The Arab Peace Initiative offers Israel peace and normalized relations with the entire Arab and Muslim world, based on the establishment of a Palestinian state alongside Israel and an agreed-upon solution to the refugee problem. Israel should declare that it welcomes the initiative as the basis for negotiations with the Palestinians and the entire Arab world.
It is clear that a two-state solution will be based on a Palestinian state in the West Bank, Gaza and East Jerusalem - with possible mutual border rectifications and equal land swaps - alongside the state of Israel. It requires a total halt to the settlements and the eventual dismantlement of almost all the settlements in the West Bank, in exchange for peace and security.

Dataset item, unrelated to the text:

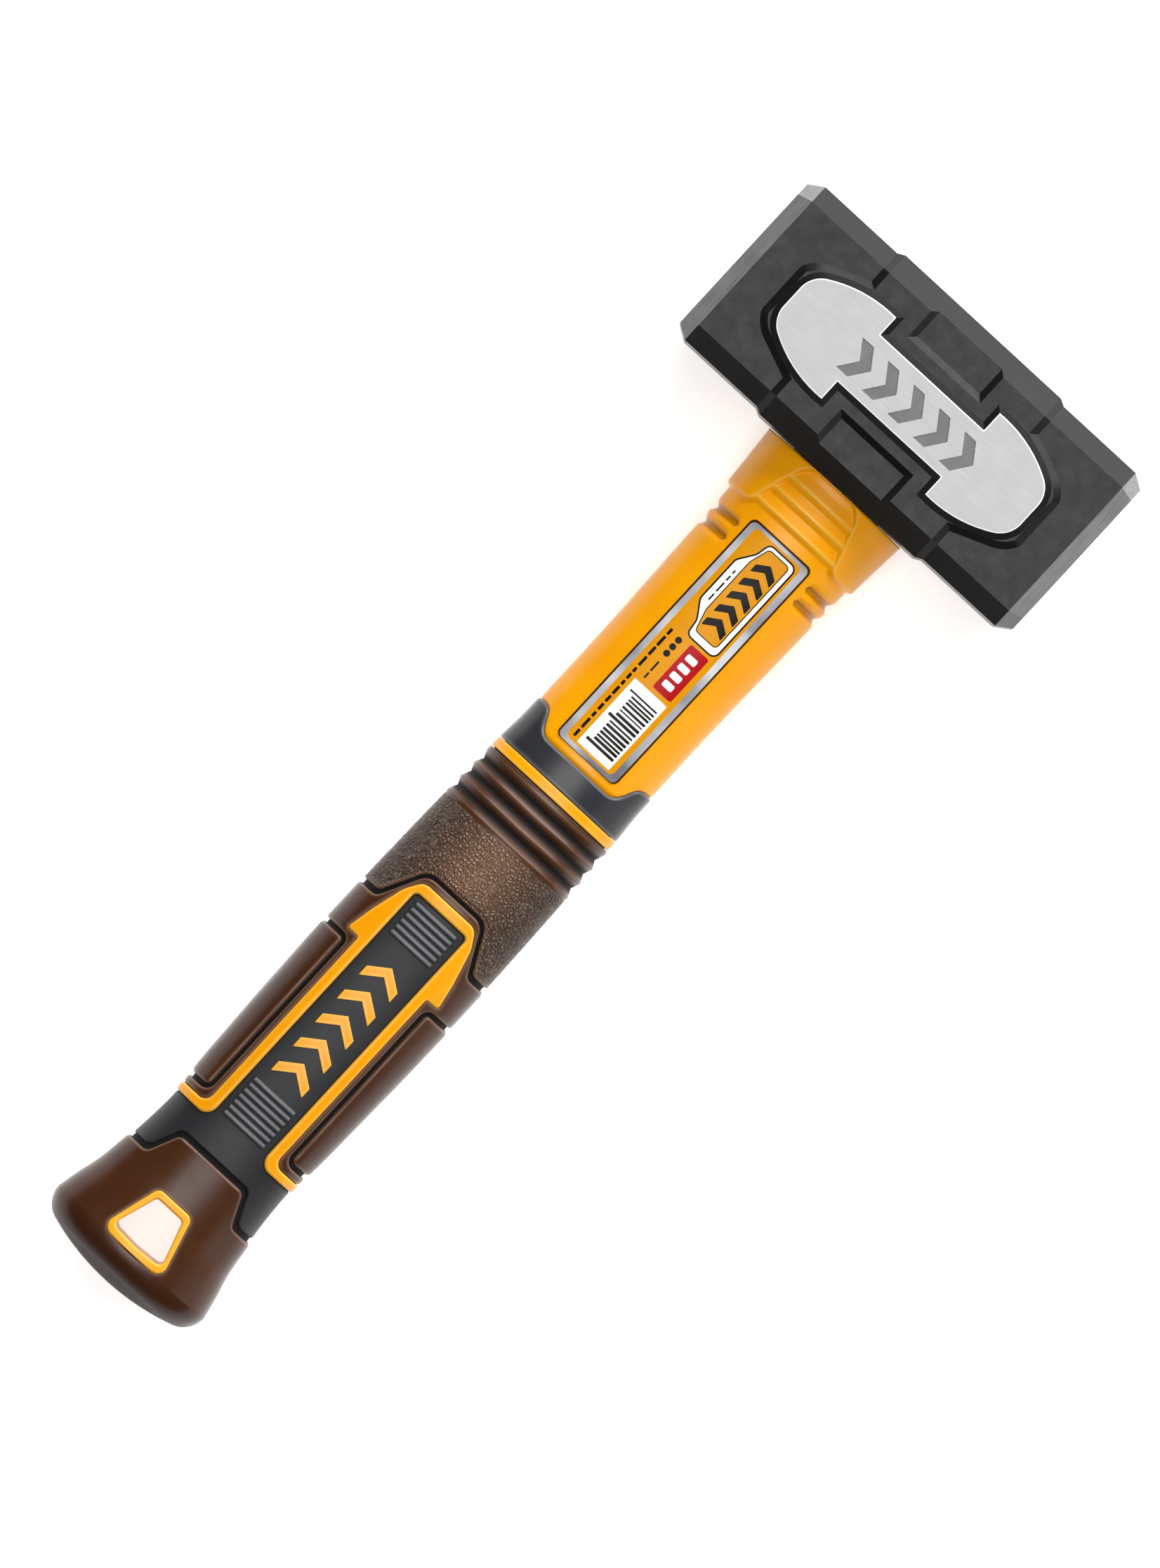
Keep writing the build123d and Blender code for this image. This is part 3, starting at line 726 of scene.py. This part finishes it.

Israelis and Palestinians have been so traumatized by the ongoing conflict that we appear to be incapable of arriving at a solution on our own. The weaknesses of our respective leadership testify to this fact. We need the constructive involvement of the international community, led by the United States, to facilitate an agreement, to monitor its success and to guarantee it financially.

These mutual traumas are the primary reason why a one-state solution is not feasible in the foreseeable future. The break-up of the former Soviet Union, Yugoslavia, Czechoslovakia and developments in other parts of the world indicate that nationalism is still a very potent force in the 21st century. Israelis will not easily give up their dream of a Jewish state, and the Palestinians have an equal right and motivation to achieve a Palestinian state. After we achieve a two-state solution, it will be possible to move forward towards an Israeli-Palestinian confederation, or even a Middle Eastern Community modeled after the European Union.

In 2008, it is clear that the Israelis cannot truly celebrate their independence until the Palestinians are also able to celebrate their independence.